A look at the context in which they are used supports my gut feel, which is that
1: "confluence" should be used in contexts of "% confluence"
2: "confluency" should be used in contexts where you describe high or low levels of confluency.
I have documented the history and current usage of the terms confluence and confluency in cell culture in an answer to another question specifically about the term confluency. As the current question has not been marked a duplicate of that one, and I believe the one answer posted to be incorrect, I am providing a brief answer here and direct the reader to my other answer for full supporting evidence.
Q. Are confluence and confluency two [different] terms, or can they be used interchangeably?
A. Confluence and confluency, as used in cell culture, have exactly the same meaning, and usage is a purely a matter of personal preference.
Confluence is a standard English word dating from the fifteenth century, and used as an abstract concept or applied to different phenomena in various fields. Confluency is a term almost exclusively used in relation to cell culture. In this respect, the definition from the short Wikipedia entry on confluency (sic) is pertinent:
In cell culture biology, confluence (sic) refers to the percentage of the surface of a culture dish that is covered by adherent cells. For example, 50 percent confluence means roughly half of the surface is covered, while 100 percent confluence means the surface is completely covered by the cells, and no more room is left for the cells to grow as a monolayer.
While there is no guarantee that this Wikipedia entry is correct, it reflects the fact that (1) since the 1960s some authors have used one term and other authors have used the other term to mean the same thing (2) that the same authors have used their preferred term in relation to both the concept itself (without any numerical qualification) and with a percentage qualifier.

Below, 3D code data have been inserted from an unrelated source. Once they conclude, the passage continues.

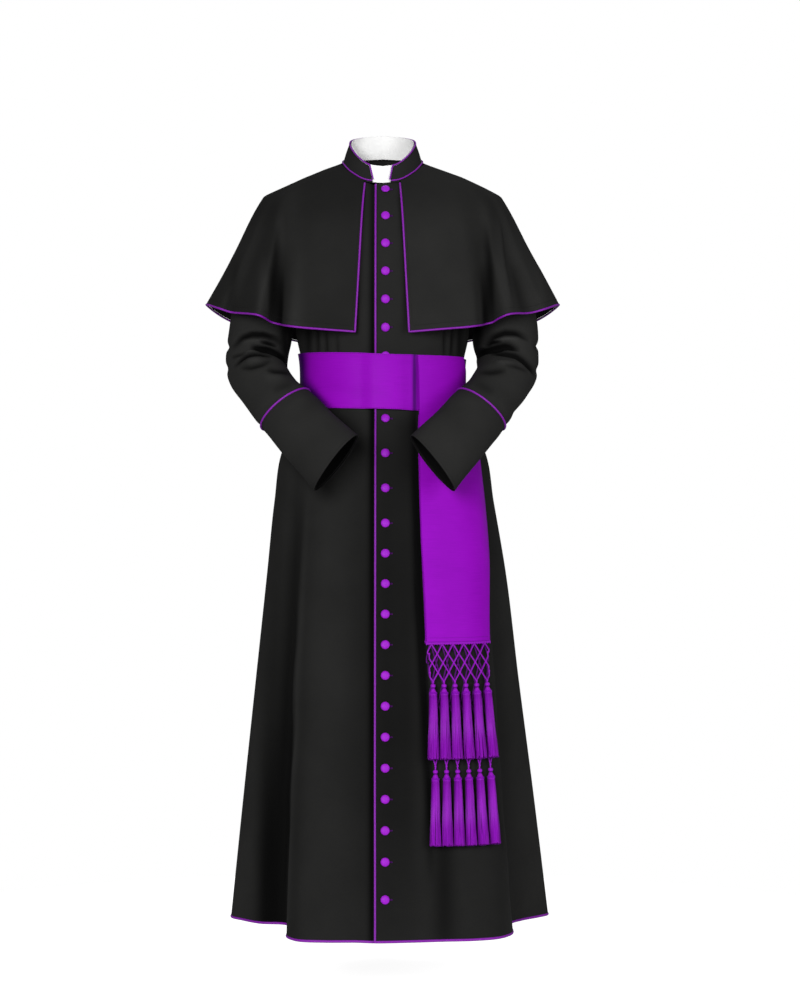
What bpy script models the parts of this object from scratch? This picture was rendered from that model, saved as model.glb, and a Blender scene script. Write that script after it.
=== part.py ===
"""A black cassock with a shoulder cape, purple piping and buttons, and a fringed sash.

It is hollow and stands as it is worn, with the forearms brought together in front.
Metres, +Z up. The wearer faces -Y, and the wearer's left is +X. The origin is
between the shoulders, level with the collar seam at the side of the neck."""
import math
from collections import namedtuple

import bmesh
import bpy
import numpy as np

SEAM_GAP = 0.0003        # between pieces that are sewn together
CLOTH = 0.0018           # wall of the wool cloth
CUFF_CLOTH = 0.0022      # a cuff is a turned-back double layer
COLLAR_CLOTH = 0.0020
SATIN = 0.0022           # wall of the sash, a folded double layer
PIPING_RADIUS = 0.0019
UNDERLAP_X = 0.030       # how far the wearer's right front runs under the left one
FRONT_EDGE_X = -0.0110   # edge of the wearer's left front, which lies on top
BUTTON_X = 0.0060
BUTTON_RADIUS = 0.0082
BUTTON_HEIGHT = 0.0056
CHEST_Z = -0.245
HEM_Z = -1.4250
FOLD_TOP_Z = -0.470      # the skirt's folds start under the sash
SIDE_SEAM = 0.52         # places round the body, from 0 at the front to 1 at the back
NECK_SIDE_FRONT = 0.20
SHOULDER_FRONT = 0.345
SHOULDER_BACK = 0.67
NECK_SIDE_BACK = 0.81

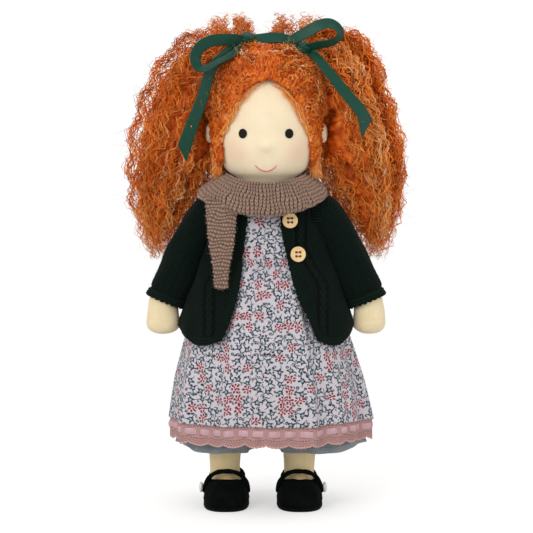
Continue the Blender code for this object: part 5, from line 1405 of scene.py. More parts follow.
def buildShoes():
    velvet = makeVelvet()
    felt, tree, shader = newMaterial("blackWoolFelt", "#050706", 0.95, Sheen_Weight=0.05, Specular_IOR_Level=0.1)
    mottle(tree, shader, "#080b0a", "#030404", 0.003)
    addBump(tree, shader, grain(tree, objectSpot(tree), 700.0, 4.0), 0.0004)
    # Pearl button: moulded, white, with a deep soft gloss
    pearl, tree, shader = newMaterial(
        "mouldedPearl", "#f1efea", 0.22, Coat_Weight=0.6, Coat_Roughness=0.08, Subsurface_Weight=0.15,
        Subsurface_Scale=0.002,
    )
    mottle(tree, shader, "#f6f4f0", "#dcdadd", 0.004)
    turns = np.linspace(-math.pi, math.pi, 128, endpoint=False)
    for side, sign in sides.items():
        rimShare = shoeRimShare(turns)
        top = np.arccos(np.clip(rimShare, 0, 1) ** (shoeHeel(turns)[1] / 2)) / (math.pi / 2)
        climb = np.linspace(0, 1, 40)[:, None] ** 0.9 * top[None]
        grid = shoeDome(side, turns, 0.0, climb)
        normals = -gridNormals(grid, closed=True)
        seamLine = np.exp(-((climb - 0.045) / 0.012) ** 2)
        wrinkle = 0.22 * ripple(grid, 9, 51) * np.clip(climb * 6, 0, 1)
        grid = grid + normals * (wrinkle - 0.25 * seamLine)[..., None] * np.where(climb < 0.01, 0, 1)[..., None]
        ringBody(
            f"velvet_upper_{side}", grid, velvet, f"leg_{side}", [f"shoe_upper_{side}"], capped=False,
            thickness=shoe["wall"],
        )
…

I have inspected recent papers in the Journal of Cell Science (referenced in note (9) of my other answer and found that both usages, as above, are still current, as well as mixed usage of both the type prescribed by @MarchHo (confluency, but 50% confluence) and the opposite (confluence, but 50% confluency).
Both terms are accepted by all journals I have looked at, and I have failed to find a pronouncement on the topic by any standards organization or professional body.
Use whatever the people with whom you work use. If you are starting out on your own, make your choice depending on your attitude to the English language or the respect you have for a particular pioneer of cell culture. But, whatever you choose, never tell anyone else that they should do the same.